Williams took a hard look at the tusker. He believed he had witnessed nearly every human emotion in elephants, including shame. In fact, many elephants who kill humans appear very remorseful afterward, even trying to pick their victims up and get them on their feet. But Bandoola looked unrepentant. If anything, the attack seemed to have given him an appetite. There were great mounds of fresh food all around him—sugarcane, plantain trees, and bamboo—and he was tucking into it all with an astonishing greed.

It didn’t make sense. And the answer would not be straightforward. Williams would have to play detective. The first step was to rule out any physical cause for a problem. Williams confirmed what he already knew—Bandoola certainly was not in musth; there were no fluids staining his cheeks.

So had someone beaten the elephant? Since there were no conspicuous wounds, he looked for hidden ones. He told Po Toke to carefully pull Bandoola’s ears forward. If an uzi were going to mistreat an elephant, he would target this sensitive skin behind the ear. Williams saw nothing. Bandoola was unmarked.

The more Williams studied the scene, the more nervous Po Toke became. And then one peculiarity suddenly stood out to Williams: There were no droppings near the chained elephant, and no sweep marks in the sand indicating their removal. The elephant simply had not defecated for hours.

Williams asked Po Toke who had brought Bandoola’s banquet, and he said that Aung Bala had. Now that just didn’t seem likely: The man had been dead for hours and there was too much food still there, particularly for an elephant eating so ravenously. Williams thought he had figured it out: Bandoola had been starved. Williams said nothing about his hunch, but told Po Toke to walk the half mile to the village with him to view Aung Bala’s body.

All along the route they passed the other elephants who had made the crossing that day. The little clearings in which each group of elephants stood were in contrast to the scene of Bandoola’s incarceration.

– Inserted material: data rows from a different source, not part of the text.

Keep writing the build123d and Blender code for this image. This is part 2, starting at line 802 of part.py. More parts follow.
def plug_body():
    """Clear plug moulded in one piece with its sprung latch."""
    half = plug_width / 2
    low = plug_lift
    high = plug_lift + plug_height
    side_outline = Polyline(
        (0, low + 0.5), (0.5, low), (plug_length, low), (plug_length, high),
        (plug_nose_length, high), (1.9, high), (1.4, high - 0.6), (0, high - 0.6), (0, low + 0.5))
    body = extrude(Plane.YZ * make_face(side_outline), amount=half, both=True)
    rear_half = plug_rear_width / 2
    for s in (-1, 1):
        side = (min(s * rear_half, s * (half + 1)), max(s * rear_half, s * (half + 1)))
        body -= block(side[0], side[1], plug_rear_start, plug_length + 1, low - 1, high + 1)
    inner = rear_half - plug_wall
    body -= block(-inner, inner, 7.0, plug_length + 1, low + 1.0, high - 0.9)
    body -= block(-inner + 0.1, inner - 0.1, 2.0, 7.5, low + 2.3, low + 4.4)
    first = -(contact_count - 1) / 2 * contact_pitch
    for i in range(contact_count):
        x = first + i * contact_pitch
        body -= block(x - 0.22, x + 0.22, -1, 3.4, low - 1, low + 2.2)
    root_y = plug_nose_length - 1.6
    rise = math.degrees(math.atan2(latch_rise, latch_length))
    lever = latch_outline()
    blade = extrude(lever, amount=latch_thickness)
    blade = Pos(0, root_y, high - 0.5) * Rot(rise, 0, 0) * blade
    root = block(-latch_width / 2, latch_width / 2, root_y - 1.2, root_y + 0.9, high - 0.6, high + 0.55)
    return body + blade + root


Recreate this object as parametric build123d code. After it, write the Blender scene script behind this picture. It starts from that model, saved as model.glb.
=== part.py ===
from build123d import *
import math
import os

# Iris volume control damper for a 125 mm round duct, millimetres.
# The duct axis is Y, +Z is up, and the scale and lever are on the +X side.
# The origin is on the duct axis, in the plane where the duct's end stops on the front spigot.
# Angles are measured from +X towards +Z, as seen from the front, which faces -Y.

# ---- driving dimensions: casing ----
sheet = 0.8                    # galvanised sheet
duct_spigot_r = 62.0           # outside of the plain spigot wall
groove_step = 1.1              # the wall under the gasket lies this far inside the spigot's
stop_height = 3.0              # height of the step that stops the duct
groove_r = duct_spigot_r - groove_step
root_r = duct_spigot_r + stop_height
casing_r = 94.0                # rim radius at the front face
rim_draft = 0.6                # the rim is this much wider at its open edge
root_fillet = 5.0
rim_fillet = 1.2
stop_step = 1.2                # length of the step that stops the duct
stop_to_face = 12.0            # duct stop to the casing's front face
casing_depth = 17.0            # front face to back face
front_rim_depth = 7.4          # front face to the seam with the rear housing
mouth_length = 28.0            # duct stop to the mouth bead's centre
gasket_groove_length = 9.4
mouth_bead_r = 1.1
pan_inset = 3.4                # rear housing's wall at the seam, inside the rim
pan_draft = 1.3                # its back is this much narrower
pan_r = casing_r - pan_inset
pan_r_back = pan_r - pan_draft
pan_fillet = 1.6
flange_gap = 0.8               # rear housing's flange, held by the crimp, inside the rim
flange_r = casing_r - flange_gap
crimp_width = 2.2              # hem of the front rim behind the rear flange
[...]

For the rest of the elephants, there was hardly anything left of the evening meal and plenty of evidence of digestion: piles of droppings where the elephants stood.

U San Din, who had led the river crossing, was waiting at the headman’s house. When Williams confided what he thought, U San Din looked relieved. He had not wanted to be the informer. Now he didn’t have to be; Williams had solved the mystery. U San Din filled in a few details. Yes, Bandoola had gone without food, and not just on this evening. For at least three days he had been given nothing, and restricted from foraging on his own. Unlike most other nights when the elephants were released into the jungle, the days before and after a big swim, they were secured in order to keep them close. Bandoola’s rider, the “opium eater,” had been too high to care properly for the tusker. He should have been reprimanded by Po Toke, but Po Toke had also neglected Bandoola. Po Toke’s own emerging domestic drama had distracted him. He had taken on a second wife, a teenager. The unhappiness of his first wife and the demands of the second kept Po Toke too busy to look after Bandoola.

Days without a real meal and then the extreme physical exertion of a wide river crossing had exacted their toll on the tusker. He was famished and exhausted, and yet still compliant when his uzi ordered him to stand near a tree for shackling. After that, however, he had grown impatient. Standing there alone, with no food, he had protested by stamping his feet and heaving himself side to side. His chains tangled and knotted. When Aung Bala approached him, it was to straighten the fetters, not to give him food. “Then the captive elephant saw red” and killed the man, Williams wrote.

Po Toke had attempted to conceal his culpability by quickly stacking heaps of vegetation around the hungry animal. There was plenty of blame to go around, and Williams shared some of it. Yes, Po Toke and Aung Bala had abused Bandoola. But Williams had been drinking his way through the last several days. Not one of the three men in Bandoola’s chain of command, he felt, had come through for him.

Williams returned to the boat. Harding heard the story and told him that he would leave disciplinary decisions to him. Both men agreed that Bandoola was not a killer and that to label him as such would only turn him into one, with fearful handlers who would subject him to jabs of the spear on a regular basis. The killing would not go down in Bandoola’s official record, nor would he wear a metal bell.

Po Toke was a trickier matter, but, ultimately, Williams could see the bigger picture. This was the first time the old elephant man had ever failed Bandoola. Williams knew he was heartbroken over it. He demoted Po Toke but did not reduce his pay.

This did not settle the matter. Something larger was happening with Po Toke, but what exactly, Williams couldn’t say. A short time later, when Po Toke tried to quit his job, Williams was able to persuade him to take a leave of absence instead. But Williams continued to be mystified by Po Toke, and, it would turn out, he had no clue about what the master mahout was plotting.